### ITEMS
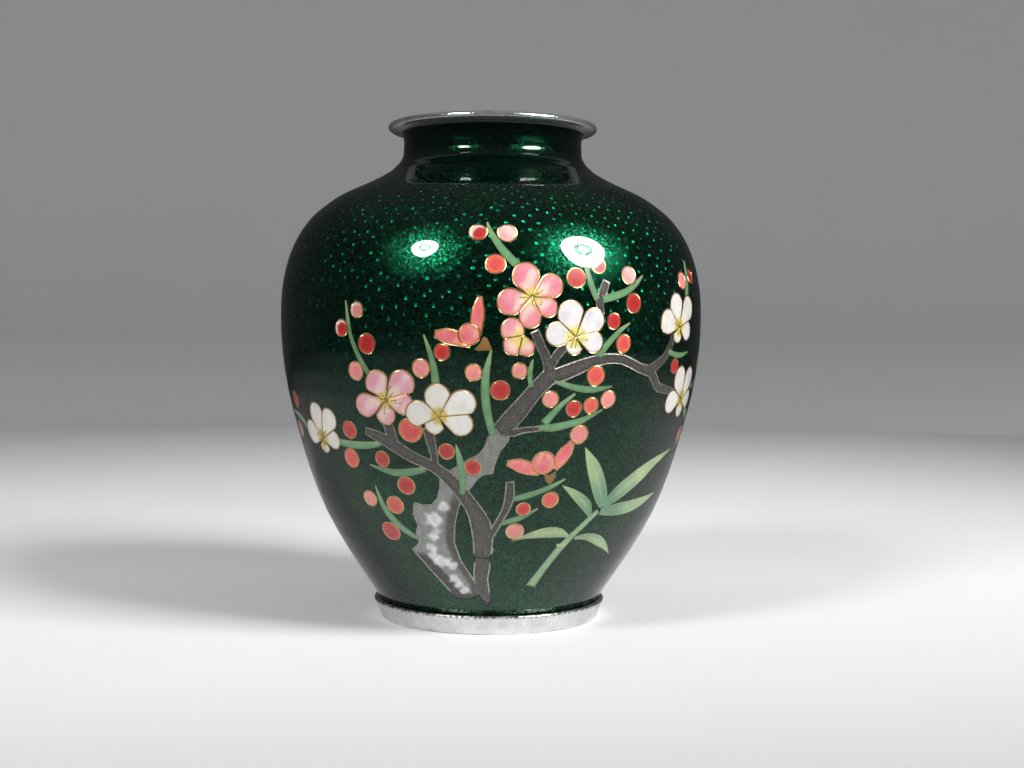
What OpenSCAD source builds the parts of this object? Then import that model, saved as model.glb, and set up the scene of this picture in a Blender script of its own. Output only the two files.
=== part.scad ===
/* [Size] */
// Height of the vase from the table to the top of the rim ring; every other size is scaled with it
vase_height = 185; // [120:5:260]

/* [Layers] */
// Depth of the green ground enamel and of every cell and wire in it
ground_t = 1.2; // [0.8:0.1:1.4]
// Depth of the embossed silver foil under the enamel
foil_t = 0.15; // [0.1:0.05:0.2]
// Thickness of the spun copper body
copper_t = 1.0; // [0.8:0.1:1.1]
// Depth of the enamel inside the vase
inner_t = 0.6; // [0.4:0.1:0.7]

/* [Wires] */
// Width of the cloison wires that stand round the cells
wire_w = 0.45; // [0.3:0.05:0.6]

/* [Rings] */
// Outer radius of the rim ring
rim_r = 39.4; // [38.5:0.1:40.5]
// Radius of the mouth inside the rim ring
mouth_r = 30.3; // [29:0.1:30.5]
// Outer radius of the foot ring where it stands on the table
foot_r = 41.1; // [40.5:0.1:42]
// Height of the foot ring
foot_h = 7.0; // [6:0.5:9]

/* [Base] */
// Height of the underside of the copper base, up inside the foot
base_z = 6.0; // [4:0.5:9]

/* [Hidden] */

design_height = 185;
seam_z = 100;
round_fn = 96;
wide = 300;

// Height and radius of the outer surface, from the foot to the neck
profile = [
    [1.2, 38.0], [12, 44.6], [25, 53.2], [40, 61.7], [55, 67.7], [70, 72.2], [85, 76.1],
    [100, 78.4], [113, 79.0], [124, 78.4], [134, 76.2], [142, 72.8], [149, 67.9],
    [154, 62.2], [158, 56.1], [162, 47.6], [167, 38.6], [173, 33.8], [182.4, 33.9]
];
knots = len(profile);
low_z = profile[0][0];
high_z = profile[knots - 1][0];

// Places on the wall are [azimuth, height]: azimuth 0 faces the front, positive to the right.
// Buds: azimuth, height, radius over the wire
red_buds = [
    [-39.9, 108.2, 3.1], [-31.9, 103.0, 3.6], [-41.2, 73.4, 3.4], [-31.2, 64.0, 3.0],
    [-24.7, 55.1, 3.4], [-34.2, 38.1, 3.8], [-68.5, 82.5, 3.2], [-11.8, 100.6, 2.9],
    [-11.7, 67.5, 2.9], [-4.7, 62.1, 2.9], [2.3, 88.2, 3.4], [21.5, 82.1, 3.0],
    [10.0, 47.7, 2.6], [-3.5, 139.9, 3.1], [20.9, 125.4, 3.5], [27.2, 129.8, 3.0],
    [37.4, 117.4, 3.5], [31.2, 111.3, 2.9], [66.0, 127.8, 2.9], [55.8, 95.9, 2.9],
    [80.5, 87.0, 2.8]
];
coral_buds = [
    [-42.7, 63.5, 3.7], [-29.8, 47.9, 3.5], [0.9, 129.5, 3.5], [26.3, 83.1, 3.0],
    [26.8, 93.1, 3.6], [18.0, 50.8, 3.1], [34.4, 103.8, 3.3], [-21.3, 74.4, 4.4]
];
pink_buds = [
    [-34.8, 114.3, 2.9], [-35.8, 93.8, 3.4], [-17.2, 95.2, 3.3], [-39.0, 49.5, 3.1],
    [-72.0, 71.5, 3.4], [-4.2, 94.0, 3.0], [6.9, 94.7, 2.8], [15.0, 85.3, 3.0],
    [24.0, 73.3, 3.5], [8.0, 39.7, 3.2], [3.9, 139.7, 3.4], [36.3, 126.7, 3.3],
    [31.2, 85.1, 3.2], [59.4, 126.0, 3.4], [79.0, 97.0, 3.1], [73.0, 70.2, 3.6]
];

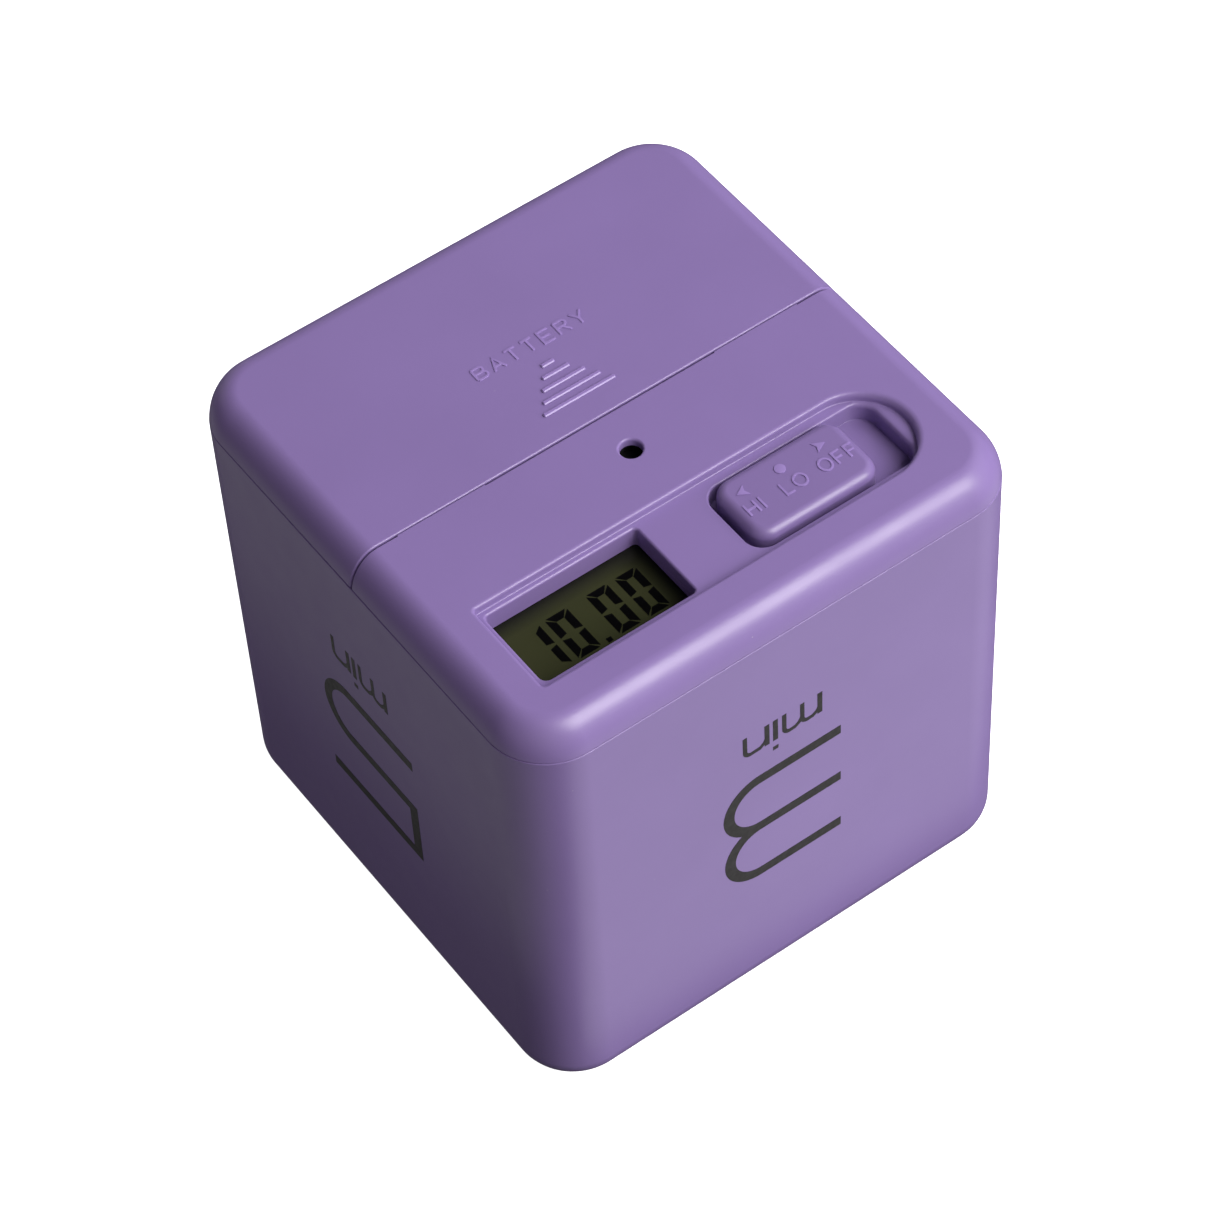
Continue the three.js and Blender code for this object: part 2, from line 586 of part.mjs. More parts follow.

### TASK REQUIREMENTS
Your output should consist solely of the lines from the beginning of the entries through the line containing "wide = 300;", reproduced exactly.

### ANSWER TO THE TASK
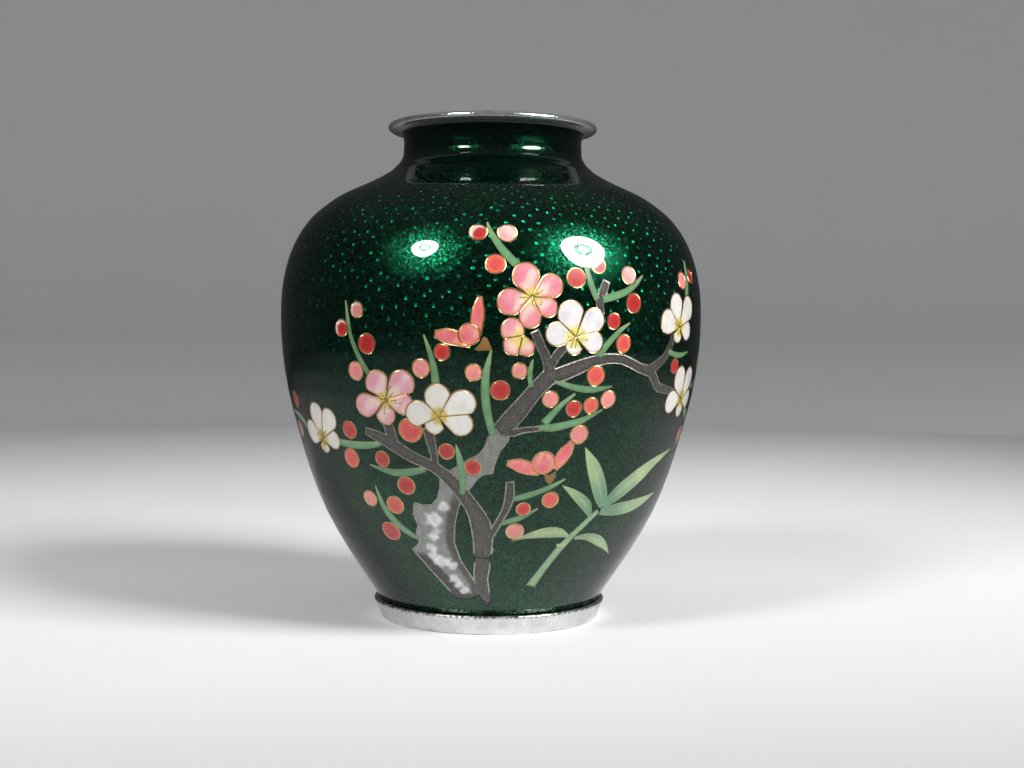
What OpenSCAD source builds the parts of this object? Then import that model, saved as model.glb, and set up the scene of this picture in a Blender script of its own. Output only the two files.
=== part.scad ===
/* [Size] */
// Height of the vase from the table to the top of the rim ring; every other size is scaled with it
vase_height = 185; // [120:5:260]

/* [Layers] */
// Depth of the green ground enamel and of every cell and wire in it
ground_t = 1.2; // [0.8:0.1:1.4]
// Depth of the embossed silver foil under the enamel
foil_t = 0.15; // [0.1:0.05:0.2]
// Thickness of the spun copper body
copper_t = 1.0; // [0.8:0.1:1.1]
// Depth of the enamel inside the vase
inner_t = 0.6; // [0.4:0.1:0.7]

/* [Wires] */
// Width of the cloison wires that stand round the cells
wire_w = 0.45; // [0.3:0.05:0.6]

/* [Rings] */
// Outer radius of the rim ring
rim_r = 39.4; // [38.5:0.1:40.5]
// Radius of the mouth inside the rim ring
mouth_r = 30.3; // [29:0.1:30.5]
// Outer radius of the foot ring where it stands on the table
foot_r = 41.1; // [40.5:0.1:42]
// Height of the foot ring
foot_h = 7.0; // [6:0.5:9]

/* [Base] */
// Height of the underside of the copper base, up inside the foot
base_z = 6.0; // [4:0.5:9]

/* [Hidden] */

design_height = 185;
seam_z = 100;
round_fn = 96;
wide = 300;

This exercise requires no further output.